26 Sachant que, pour chaque site, nous avons veillé à sélectionner uniquement les documents qui relèvent indiscutablement du domaine de l’économie et des finances, le corpus constitué compte, au final, plus de 23 millions de mots. Un tel filtrage ne peut se faire que par une longue étape de sélection manuelle des parties de l’arborescence des sites internet contenant des documents jugés pertinents pour le domaine étudié. Une fois le repérage manuel effectué, l’exploitation automatique a été faite. Les résultats produits sont exposés dans la section suivante.

3. 2. Types de termes en usage en 2001

27 Le premier résultat obtenu lors de cette étude concerne la simple présence/ absence de chacun des termes recherchés dans le corpus.
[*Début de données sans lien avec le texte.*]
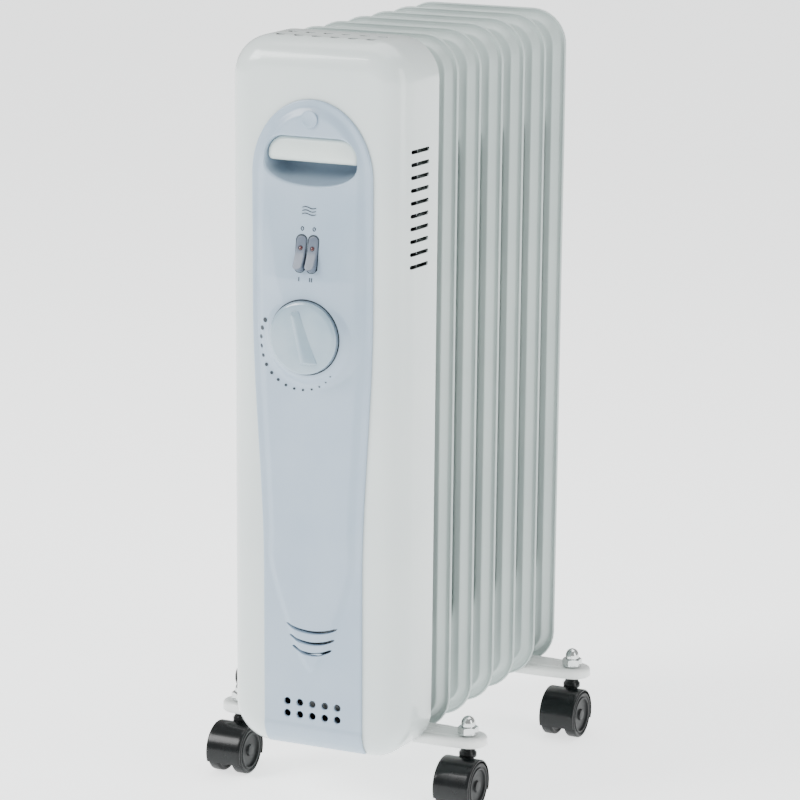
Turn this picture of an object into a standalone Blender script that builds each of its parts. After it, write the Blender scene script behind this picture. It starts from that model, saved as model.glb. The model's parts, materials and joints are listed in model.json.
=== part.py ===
# Oil filled radiator heater: seven pressed steel fins, a control housing and two castor brackets.
# Metres, +Z up, the control panel faces -Y, the floor is z = 0.
# Shapes are drawn with y = 0 on the front fin's seam; one empty then centres the whole heater.
from math import acos, atan, cos, hypot, pi, radians, sin, sqrt

import bmesh
import bpy
from mathutils import Matrix

# ---- driving dimensions ----
fin_count = 7
fin_pitch = 0.0442
fin_width = 0.156
fin_height = 0.580
fin_ground = 0.050          # floor to the fins' lower edge
fin_corner = 0.031
flange_width = 0.008        # welded seam flange round a fin
sheet = 0.0008              # pressed sheet of a fin
neck_wall = 0.0012
neck_sides = 12
channel_rise = 0.0085       # half thickness over an oil channel
web_rise = 0.0022           # half thickness over the web between channels
header_rise = 0.0135        # half thickness over the top and bottom headers
header_length = 0.096
neck_radius = 0.018
neck_inset = 0.058          # fin end to the neck's axis

housing_wall = 0.0012
housing_margin = 0.0020     # housing outside past the fins' outline
housing_depth = 0.0605      # front fin's seam to the housing face, at the top
housing_lean = 0.0085       # how much less at the bottom
housing_taper = 0.0015      # narrowing from the rear edge to the front, each side
housing_rear = 0.0032       # housing edge behind the front fin's seam
housing_edge = 0.0240       # radius of the housing's front edges

panel_thickness = 0.0022
panel_half_top = 0.0530
panel_half_bottom = 0.0440
panel_arch_height = 0.062
panel_top_drop = 0.0465     # housing top to the panel's arch top
panel_lift = 0.0030         # how far the raised tongue stands out
panel_narrow_drop = 0.1655  # panel top to where it starts to narrow
panel_narrow_length = 0.220
tongue_tip_rise = 0.070     # housing bottom to the tip of the raised tongue
tongue_length = 0.117       # tip to where the tongue is as wide as the panel
tongue_border = 0.006       # flat border beside the tongue
tongue_ramp = 0.008
swell_rise = 0.0090         # how far the tongue swells out between the recess and the knob
swell_drop = 0.0665         # panel top to where it starts to swell
swell_length = 0.0750
swell_power = 1.75
swell_foot = 0.0140         # it falls back over this height below the knob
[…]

Le tableau suivant rappelle le nombre de termes effectivement envisagés pour chaque catégorie, et indique le nombre de termes trouvés au moins une fois dans le corpus de 2001.

Tableau 1

Nombre de termes repérés dans l’étude de 2001, par catégorie

Termes publiés au Journal officiel Termes publiés ayant au moins une occurrence dans le corpus de 2001 Termes publiés absents du corpus de 2001
Termes recommandés 307 161 (52 %) 146 (48 %)
Équivalents étrangers 313 86 (27 %) 227 (73 %)
Termes impropres 17 8 (47 %) 9 (53 %)
Total 637 255 (40 %) 382 (60 %)
figure im2

Nombre de termes repérés dans l’étude de 2001, par catégorie

28 Le tableau 1 montre que parmi les termes recommandés, un peu plus de la moitié seulement est attestée dans le corpus sélectionné (52 %). Il montre également que 27 % seulement des termes étrangers présentent au moins une occurrence dans le corpus. Enfin, il fait apparaître que l’on a pu observer uniquement 47 % des formes considérées comme impropres par la commission spécialisée dans le domaine de l’économie et des finances. Le faible nombre de termes effectivement utilisés dans les textes extraits de la Toile peut s’expliquer par une diversité de facteurs.

29 Tout d’abord, le silence observé peut être expliqué par nos choix méthodologiques et techniques. La couverture de notre corpus est bien entendu limitée, et certains termes peuvent ne pas avoir été repérés, notamment à cause de variantes de surface (légitimes ou dues à des erreurs) ou de problèmes techniques.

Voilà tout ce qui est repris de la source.